Harry Gummer said, "That's true of every 'obby tha takes oop. Me soon 'as a bloody bamboo pole can reach to bloody flagpole yonder."
Ernie shrugged. He did not want to argue. Fishermen always looked helpless to him, dangling hooks blindly in the sea. But Harry was his friend.
"Hae ye seen 'odges?" Ernie said.
"Aye," Harry said. "He waar at t'oother end. I boomped into 'im. He waar wi' scroofy booger — a big thick bloke." Harry showed with a gesture that the man had a big potbelly. "Union bloke, 'odges says, and I says 'Oh, aye,' and he gives me 'is union bloody card. And then I says—"
I took a tram to Fleetwood, but there was no footpath to Lancaster that way.
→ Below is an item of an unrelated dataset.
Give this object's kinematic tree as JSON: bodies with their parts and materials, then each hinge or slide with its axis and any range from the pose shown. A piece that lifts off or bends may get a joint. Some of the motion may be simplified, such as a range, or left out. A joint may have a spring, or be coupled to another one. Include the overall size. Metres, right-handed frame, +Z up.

I returned to Blackpool and realized that the tram system made this part of the coast bearable. I had enjoyed the ride, even if I had used it to list all the features of Blackpool I disliked. And when I asked local people to tell me Blackpool's virtues, I was confirmed in my dislike.
"But it's quaat naas soomtimes," Murine Mudditch said. "We've been living 'ere ever since Ian was made redoondant."
I asked her how she spent her time.
"Drinking and bingo," she said.
"Every day?"
"Most days."
"What if you don't like drinking and bingo?"
Mrs. Mudditch had a bubbling bronchitic laugh.
She said, "Then you've 'ad it!"
I wanted to leave Blackpool, and I was annoyed that it was not possible to walk away. I went to the bus station and bought a ticket to Morecambe. Five of us boarded the bus, and the bus went everywhere, stopping every quarter of a mile, at villages and at isolated public houses, where sad-faced women waited with string bags.
Mrs. Buglass was from Lancaster, but she hated the Lancashire type. She had lived too long in the south of England, she said — it had spoiled her.
"They're dead nosy up here," Mrs. Buglass said. "They want to know all your business — always talking, always asking questions. The people in the south are very polite. They don't go on and on, they don't ask you about your private affairs. That's the big problem up here — no privacy."